-- start of EXTRACTED INFORMATION --
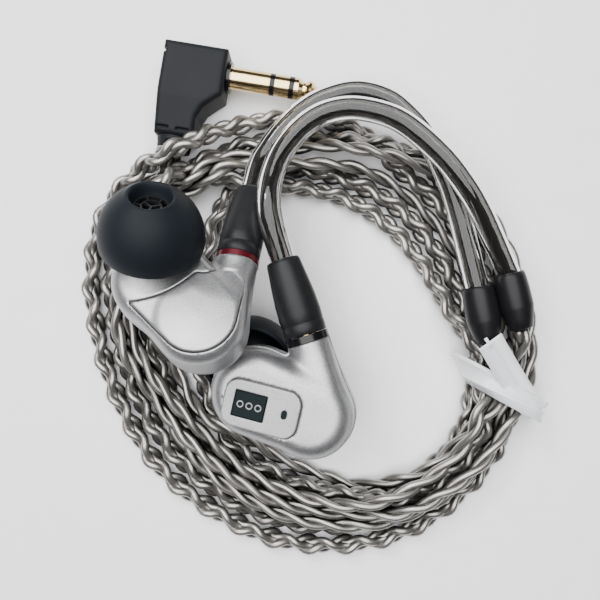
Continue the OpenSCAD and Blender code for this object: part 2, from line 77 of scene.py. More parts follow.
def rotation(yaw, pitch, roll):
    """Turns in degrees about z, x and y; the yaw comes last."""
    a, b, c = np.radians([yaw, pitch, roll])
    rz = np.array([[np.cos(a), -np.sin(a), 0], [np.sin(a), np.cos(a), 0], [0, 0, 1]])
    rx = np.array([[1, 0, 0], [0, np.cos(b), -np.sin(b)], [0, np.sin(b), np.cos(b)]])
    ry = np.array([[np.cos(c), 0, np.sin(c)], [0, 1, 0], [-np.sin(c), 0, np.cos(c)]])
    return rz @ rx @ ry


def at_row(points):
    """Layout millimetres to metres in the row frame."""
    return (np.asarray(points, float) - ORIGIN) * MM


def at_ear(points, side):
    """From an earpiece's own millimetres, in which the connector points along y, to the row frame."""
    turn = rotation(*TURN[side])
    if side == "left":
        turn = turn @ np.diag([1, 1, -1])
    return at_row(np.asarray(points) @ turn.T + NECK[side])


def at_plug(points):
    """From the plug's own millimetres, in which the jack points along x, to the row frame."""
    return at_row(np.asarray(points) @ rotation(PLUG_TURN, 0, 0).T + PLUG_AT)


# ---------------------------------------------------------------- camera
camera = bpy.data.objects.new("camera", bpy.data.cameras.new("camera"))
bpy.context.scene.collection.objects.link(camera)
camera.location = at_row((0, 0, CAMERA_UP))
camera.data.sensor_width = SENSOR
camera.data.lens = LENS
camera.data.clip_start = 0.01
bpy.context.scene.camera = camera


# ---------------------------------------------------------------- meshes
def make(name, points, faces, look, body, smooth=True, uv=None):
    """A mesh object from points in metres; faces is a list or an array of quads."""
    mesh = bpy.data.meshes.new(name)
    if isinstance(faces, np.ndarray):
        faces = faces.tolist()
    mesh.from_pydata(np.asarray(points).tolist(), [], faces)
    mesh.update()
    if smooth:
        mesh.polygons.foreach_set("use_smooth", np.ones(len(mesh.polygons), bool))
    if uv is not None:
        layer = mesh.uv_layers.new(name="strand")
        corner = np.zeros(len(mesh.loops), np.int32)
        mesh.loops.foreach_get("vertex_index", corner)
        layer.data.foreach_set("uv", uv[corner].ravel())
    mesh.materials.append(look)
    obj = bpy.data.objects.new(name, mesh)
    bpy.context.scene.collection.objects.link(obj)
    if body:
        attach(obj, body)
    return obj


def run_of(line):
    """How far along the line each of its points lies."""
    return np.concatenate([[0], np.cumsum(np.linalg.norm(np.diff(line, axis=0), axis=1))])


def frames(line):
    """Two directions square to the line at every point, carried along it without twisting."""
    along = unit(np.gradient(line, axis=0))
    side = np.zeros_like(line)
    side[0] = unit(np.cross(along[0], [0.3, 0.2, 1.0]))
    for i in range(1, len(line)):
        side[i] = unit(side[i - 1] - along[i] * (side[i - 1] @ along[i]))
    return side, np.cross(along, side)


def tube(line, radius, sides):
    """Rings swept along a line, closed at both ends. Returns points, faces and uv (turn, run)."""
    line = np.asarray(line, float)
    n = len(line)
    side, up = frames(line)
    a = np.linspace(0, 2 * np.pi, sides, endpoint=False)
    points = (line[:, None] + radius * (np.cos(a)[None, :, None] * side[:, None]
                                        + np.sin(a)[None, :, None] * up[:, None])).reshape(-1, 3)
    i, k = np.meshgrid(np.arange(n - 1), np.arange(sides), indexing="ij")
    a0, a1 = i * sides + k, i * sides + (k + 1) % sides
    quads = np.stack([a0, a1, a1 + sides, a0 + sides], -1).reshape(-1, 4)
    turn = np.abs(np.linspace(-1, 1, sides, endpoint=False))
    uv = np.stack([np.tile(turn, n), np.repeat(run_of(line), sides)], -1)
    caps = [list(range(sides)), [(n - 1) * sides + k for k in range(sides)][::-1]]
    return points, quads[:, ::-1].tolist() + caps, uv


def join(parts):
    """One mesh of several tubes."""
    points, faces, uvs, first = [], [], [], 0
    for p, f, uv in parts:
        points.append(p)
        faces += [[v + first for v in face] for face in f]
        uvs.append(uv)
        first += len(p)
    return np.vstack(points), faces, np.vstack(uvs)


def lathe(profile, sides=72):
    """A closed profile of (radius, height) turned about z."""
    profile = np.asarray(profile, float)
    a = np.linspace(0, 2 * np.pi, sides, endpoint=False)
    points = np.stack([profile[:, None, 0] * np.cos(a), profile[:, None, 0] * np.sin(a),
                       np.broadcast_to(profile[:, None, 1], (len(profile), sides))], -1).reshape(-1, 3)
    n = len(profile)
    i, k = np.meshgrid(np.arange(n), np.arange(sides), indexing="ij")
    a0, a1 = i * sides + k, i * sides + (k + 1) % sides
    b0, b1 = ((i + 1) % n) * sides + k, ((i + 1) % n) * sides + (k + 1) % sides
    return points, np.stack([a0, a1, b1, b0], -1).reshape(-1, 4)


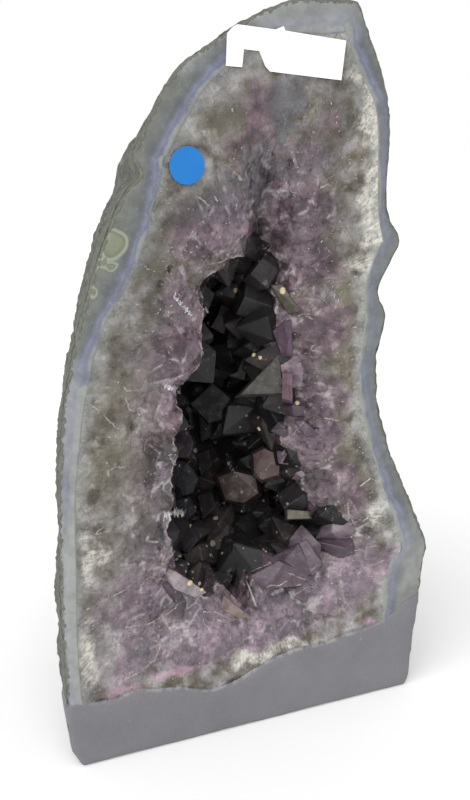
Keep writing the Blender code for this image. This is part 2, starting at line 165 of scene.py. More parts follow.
-- end of EXTRACTED INFORMATION --
→ **THE TASK**: Identify the lines in the records above that contain the word "follow", then state how many there are and nothing more.

→ **TASK OUTPUT**: 2